Und zum anderen scheint mir das Buch etwas unvollständig. Die Geschichte des leicht milchsauren Münsterschen Altbiers, eines Bierstils, den es nur und ausschließlich in Nordrhein-Westfalen gibt, fehlt völlig, und irgendwie scheint das Buch etwa um die Jahrtausendwende hin einfach auszulaufen wie eine Welle am Strand. Kein wie auch immer gearteter Übergang zur Jetztzeit, weder ein Hinweis auf die vor zwanzig Jahren erstarkende Gasthausbrauereiszene noch gar einer auf den durch die Kreativbiere oder Craftbiere eingeleiteten Wandel in der Biervielfalt. Die Abwendung vom nur von Alt und Kölsch etwas bedrängten Biermonopolismus des Exports und später des Pils über den Hell-Dunkel-Weizen-Ansatz der Gasthausbrauereien bis hin zur unendlichen Biervielfalt der neuen Biere findet nur außerhalb des Buchs statt. Ein kleiner Anker in Form eines Ausblicks auf das Heute hätte dem Buch gut getan.

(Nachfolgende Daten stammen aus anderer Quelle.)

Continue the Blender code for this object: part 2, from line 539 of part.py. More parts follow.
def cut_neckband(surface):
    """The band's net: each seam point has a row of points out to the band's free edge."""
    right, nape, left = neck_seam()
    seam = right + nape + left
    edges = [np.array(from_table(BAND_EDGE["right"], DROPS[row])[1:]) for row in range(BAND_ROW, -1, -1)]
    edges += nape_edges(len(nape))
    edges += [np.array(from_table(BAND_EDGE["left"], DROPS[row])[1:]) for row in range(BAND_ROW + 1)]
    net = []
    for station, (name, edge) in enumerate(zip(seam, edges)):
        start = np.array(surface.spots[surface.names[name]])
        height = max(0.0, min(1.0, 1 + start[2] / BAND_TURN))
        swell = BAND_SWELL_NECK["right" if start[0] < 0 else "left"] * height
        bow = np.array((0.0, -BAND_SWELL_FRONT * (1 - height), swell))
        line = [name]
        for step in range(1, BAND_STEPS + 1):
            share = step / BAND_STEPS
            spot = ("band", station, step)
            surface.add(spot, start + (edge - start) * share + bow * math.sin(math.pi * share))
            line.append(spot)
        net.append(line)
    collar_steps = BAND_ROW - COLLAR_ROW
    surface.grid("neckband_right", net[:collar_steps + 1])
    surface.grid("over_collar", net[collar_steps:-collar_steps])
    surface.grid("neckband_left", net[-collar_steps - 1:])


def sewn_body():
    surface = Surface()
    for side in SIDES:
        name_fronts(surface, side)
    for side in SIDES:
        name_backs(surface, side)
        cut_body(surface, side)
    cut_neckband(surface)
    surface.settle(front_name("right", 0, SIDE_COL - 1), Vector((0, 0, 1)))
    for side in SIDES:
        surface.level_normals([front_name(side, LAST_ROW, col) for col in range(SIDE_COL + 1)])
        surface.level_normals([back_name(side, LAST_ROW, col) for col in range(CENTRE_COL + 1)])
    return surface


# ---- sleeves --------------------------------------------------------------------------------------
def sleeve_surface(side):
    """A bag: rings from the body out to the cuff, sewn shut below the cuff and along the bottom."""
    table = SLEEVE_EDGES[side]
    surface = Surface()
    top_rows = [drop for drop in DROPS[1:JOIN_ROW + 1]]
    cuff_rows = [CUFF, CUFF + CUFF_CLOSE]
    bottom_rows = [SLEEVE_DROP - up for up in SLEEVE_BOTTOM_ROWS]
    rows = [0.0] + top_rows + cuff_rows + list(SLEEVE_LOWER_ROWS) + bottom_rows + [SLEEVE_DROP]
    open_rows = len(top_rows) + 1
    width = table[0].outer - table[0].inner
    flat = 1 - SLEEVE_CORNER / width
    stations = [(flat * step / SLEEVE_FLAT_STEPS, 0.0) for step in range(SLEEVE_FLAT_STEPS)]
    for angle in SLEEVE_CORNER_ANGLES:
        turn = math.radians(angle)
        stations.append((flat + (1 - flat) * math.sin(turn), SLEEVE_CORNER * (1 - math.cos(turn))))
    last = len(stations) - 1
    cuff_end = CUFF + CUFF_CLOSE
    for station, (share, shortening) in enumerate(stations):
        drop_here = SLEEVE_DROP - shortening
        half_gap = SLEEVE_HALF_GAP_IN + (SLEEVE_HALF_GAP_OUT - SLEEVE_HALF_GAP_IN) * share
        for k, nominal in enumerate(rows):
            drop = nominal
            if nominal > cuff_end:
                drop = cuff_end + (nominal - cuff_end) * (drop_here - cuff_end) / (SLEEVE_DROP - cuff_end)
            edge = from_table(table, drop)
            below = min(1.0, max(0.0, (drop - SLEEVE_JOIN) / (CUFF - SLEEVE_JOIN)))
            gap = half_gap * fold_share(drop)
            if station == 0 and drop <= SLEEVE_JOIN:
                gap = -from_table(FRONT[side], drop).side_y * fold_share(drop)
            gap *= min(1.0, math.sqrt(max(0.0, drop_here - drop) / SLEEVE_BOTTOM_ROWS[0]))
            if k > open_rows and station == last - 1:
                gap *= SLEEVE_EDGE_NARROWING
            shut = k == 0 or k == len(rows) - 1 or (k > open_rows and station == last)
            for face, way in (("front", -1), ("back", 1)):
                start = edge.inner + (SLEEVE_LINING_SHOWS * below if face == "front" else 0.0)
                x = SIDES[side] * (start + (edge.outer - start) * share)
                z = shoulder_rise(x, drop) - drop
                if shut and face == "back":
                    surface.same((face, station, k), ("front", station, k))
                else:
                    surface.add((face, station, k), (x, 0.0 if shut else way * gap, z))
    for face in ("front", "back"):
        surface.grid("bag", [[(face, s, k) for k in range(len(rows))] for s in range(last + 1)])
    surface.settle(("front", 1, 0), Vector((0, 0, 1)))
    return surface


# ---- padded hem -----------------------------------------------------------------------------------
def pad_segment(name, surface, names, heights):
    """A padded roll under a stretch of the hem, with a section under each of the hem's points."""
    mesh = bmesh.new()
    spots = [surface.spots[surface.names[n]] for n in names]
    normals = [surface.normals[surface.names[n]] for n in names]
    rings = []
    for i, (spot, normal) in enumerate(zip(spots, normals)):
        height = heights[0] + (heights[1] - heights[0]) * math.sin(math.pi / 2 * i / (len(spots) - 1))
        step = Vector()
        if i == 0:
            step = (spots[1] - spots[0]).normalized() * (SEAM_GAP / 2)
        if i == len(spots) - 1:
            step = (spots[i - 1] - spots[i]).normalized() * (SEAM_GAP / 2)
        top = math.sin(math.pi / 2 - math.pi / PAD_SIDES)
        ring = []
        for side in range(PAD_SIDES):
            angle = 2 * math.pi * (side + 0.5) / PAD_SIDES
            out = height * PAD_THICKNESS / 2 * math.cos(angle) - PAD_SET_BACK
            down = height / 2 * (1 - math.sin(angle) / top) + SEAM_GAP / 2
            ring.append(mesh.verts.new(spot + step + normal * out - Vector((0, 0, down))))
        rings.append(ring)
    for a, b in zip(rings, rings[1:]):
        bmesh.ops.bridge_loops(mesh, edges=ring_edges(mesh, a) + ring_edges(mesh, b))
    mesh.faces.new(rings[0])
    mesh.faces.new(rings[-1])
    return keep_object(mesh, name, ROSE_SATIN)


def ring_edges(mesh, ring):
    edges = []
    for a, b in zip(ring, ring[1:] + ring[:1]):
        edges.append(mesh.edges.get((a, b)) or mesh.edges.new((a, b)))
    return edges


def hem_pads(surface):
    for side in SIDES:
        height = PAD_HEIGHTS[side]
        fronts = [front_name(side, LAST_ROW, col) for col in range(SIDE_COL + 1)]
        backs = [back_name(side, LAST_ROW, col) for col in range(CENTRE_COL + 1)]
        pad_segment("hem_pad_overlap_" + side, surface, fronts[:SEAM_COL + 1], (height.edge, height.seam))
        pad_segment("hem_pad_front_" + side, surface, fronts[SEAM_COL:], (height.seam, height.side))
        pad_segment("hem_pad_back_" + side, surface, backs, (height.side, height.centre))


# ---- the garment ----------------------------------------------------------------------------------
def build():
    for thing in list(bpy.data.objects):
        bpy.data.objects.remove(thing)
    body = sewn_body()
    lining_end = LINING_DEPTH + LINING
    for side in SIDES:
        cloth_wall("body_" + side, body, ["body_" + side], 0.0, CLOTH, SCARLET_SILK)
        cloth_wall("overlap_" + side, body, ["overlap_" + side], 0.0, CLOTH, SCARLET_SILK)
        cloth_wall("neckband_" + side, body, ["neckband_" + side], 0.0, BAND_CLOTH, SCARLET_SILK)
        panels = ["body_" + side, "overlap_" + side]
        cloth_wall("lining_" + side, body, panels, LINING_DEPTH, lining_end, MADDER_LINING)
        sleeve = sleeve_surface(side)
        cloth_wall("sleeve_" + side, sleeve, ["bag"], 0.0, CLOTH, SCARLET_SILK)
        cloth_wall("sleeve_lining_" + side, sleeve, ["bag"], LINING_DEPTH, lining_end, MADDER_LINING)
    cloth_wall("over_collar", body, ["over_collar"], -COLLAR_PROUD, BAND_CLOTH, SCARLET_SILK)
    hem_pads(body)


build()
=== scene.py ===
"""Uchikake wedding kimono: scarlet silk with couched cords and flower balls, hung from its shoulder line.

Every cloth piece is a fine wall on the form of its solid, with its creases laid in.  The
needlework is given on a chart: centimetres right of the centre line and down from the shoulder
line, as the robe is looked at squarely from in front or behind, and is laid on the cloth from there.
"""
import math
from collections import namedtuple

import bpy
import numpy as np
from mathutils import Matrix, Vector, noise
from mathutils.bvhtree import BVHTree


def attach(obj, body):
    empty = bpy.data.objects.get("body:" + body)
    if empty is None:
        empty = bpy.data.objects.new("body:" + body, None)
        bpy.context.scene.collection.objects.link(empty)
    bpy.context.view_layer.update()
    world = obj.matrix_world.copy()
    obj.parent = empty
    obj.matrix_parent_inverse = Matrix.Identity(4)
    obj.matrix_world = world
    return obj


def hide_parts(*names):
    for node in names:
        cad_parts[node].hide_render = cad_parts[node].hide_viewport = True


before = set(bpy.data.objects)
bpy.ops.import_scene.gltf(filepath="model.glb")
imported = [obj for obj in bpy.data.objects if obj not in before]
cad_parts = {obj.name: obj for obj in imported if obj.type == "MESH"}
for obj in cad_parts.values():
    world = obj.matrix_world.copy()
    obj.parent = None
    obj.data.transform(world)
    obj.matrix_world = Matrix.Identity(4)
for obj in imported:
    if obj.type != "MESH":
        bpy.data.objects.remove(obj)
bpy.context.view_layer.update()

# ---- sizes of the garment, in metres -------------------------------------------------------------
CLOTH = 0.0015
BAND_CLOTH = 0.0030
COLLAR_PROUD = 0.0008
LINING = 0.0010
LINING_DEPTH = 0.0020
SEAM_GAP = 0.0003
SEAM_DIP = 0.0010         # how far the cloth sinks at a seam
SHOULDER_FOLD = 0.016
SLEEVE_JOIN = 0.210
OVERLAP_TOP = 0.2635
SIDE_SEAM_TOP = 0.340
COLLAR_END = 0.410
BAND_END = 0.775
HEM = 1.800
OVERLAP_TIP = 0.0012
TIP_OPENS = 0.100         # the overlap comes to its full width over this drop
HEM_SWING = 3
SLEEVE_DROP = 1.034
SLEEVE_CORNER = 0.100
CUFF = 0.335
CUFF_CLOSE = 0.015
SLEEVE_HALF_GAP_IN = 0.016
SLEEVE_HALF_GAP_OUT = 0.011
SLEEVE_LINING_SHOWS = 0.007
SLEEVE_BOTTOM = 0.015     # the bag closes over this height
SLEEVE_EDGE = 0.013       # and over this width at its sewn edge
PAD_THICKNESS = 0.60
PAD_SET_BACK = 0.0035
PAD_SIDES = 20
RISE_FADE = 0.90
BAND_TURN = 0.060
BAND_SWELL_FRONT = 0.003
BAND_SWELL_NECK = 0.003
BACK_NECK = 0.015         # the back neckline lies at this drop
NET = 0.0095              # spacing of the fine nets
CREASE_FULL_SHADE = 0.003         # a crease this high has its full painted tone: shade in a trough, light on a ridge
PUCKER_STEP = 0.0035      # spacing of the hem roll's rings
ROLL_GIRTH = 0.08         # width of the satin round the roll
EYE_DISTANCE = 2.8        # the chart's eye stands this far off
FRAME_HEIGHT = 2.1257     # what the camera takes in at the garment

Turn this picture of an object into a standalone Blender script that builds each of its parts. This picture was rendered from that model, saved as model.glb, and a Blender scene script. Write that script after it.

Trotzdem aber ein lesenswertes Buch, das so manche vergnügt-nostalgische und nachdenklich-besinnliche Stunde bescheren kann.

Ulrich Biene
Frisch gezapft!
Bier-Kultur in Nordrhein-Westfalen
Klartext Verlag – Jakob Funke Medien Beteiligungs GmbH & Co. KG
Essen, 2021
ISBN 978-3-8375-2365-2

* Reklame? Es gibt immer wieder Diskussionen, ob die Beschreibung von Büchern, die ich zu Rezensionszwecken kostenfrei bekommen habe, Reklame sei. Im Zweifelsfall sollte ein Blogbeitrag daher entsprechend gekennzeichnet werden. Nun denn: Ich habe das Buch von Stefanie Rinner vom Klartext Verlag kostenfrei zugeschickt bekommen in der Erwartung, dass ich es dann rezensiere. Das habe ich getan, mich bei der Rezension aber nicht positiv oder negativ von der Mitarbeiterin des Verlags oder vom Verlag selbst beeinflussen lassen.